In a 2017 case, a court found in favor of a homeowner because the notification processes and demand letter were not consistent with the requirements of the Fair Debt Collection Practices Act. Mashiri v. Epsten Grinnell & Howell, 845 F.3d 984 (2017). This case hits home the point that if you are on an HOA Board or responsible for collecting fees, there are many legal protections that apply to HOA members, the Fair Debt Collection Practices Act being one of them. This is also an important case from the standpoint that HOA members need to know that HOAs need to properly follow applicable laws and procedures when attempting to collect unpaid HOA fees from homeowners.
In a 2014 case, a California Court found that HOAs are required to accept partial payments made by a delinquent homeowner and to allocate them as provided in California law, even after the association has filed an assessment lien. Huntington Continental Townhouse Association, Inc. v. Miner, 230 Cal.App.4th 590 (2014). While this case is somewhat specific to California law, it demonstrates that sometimes external laws and regulations will require HOAs to provide different options to HOA members (accepting partial payments in this case) then perhaps what the association’s bylaws provided for. This type of issue also demonstrates that it is important for HOA members to understand what the rights of the HOA are in terms of collecting fees from HOA members.

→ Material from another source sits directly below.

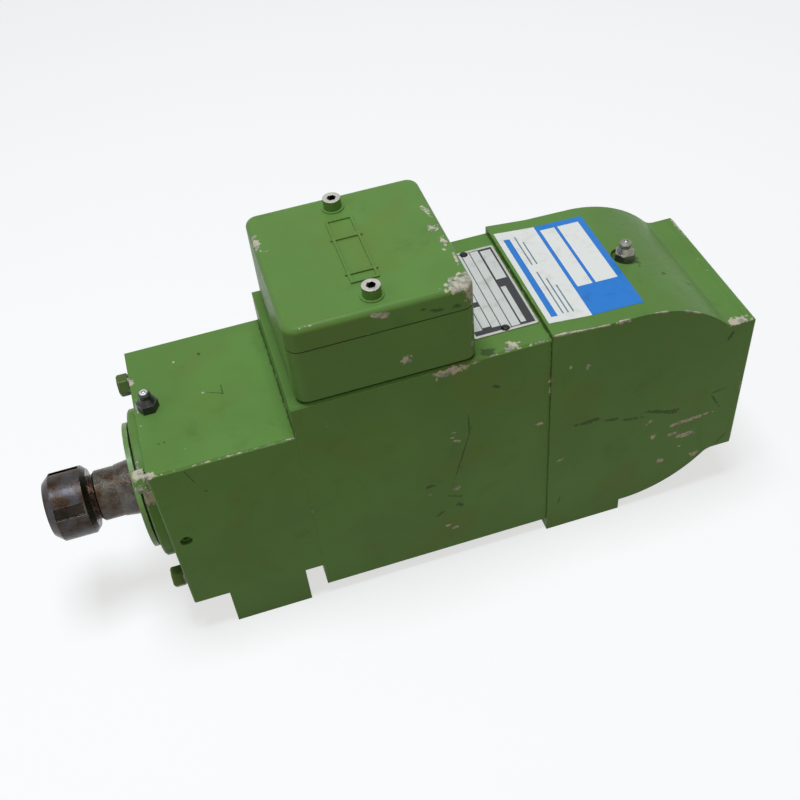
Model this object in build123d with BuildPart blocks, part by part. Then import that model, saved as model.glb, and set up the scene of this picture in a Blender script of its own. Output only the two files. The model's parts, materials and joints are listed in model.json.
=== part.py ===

At the end of the day, HOA members do have a contractual responsibility to ensure their fees are paid. When the failure to do so happens, it is generally a much better practice for HOA members to find ways to resolve those issues short of litigation. Litigation can be costly and frankly can result in adverse consumer credit consequences to the HOA member. In most cases, that is simply not worth the risk nor hassle involved. It is also important that HOA members not become viewed with contempt by their fellow members. A continued failure to pay fees can result in great frustration by other members of the HOA and is something HOA members also need to consider.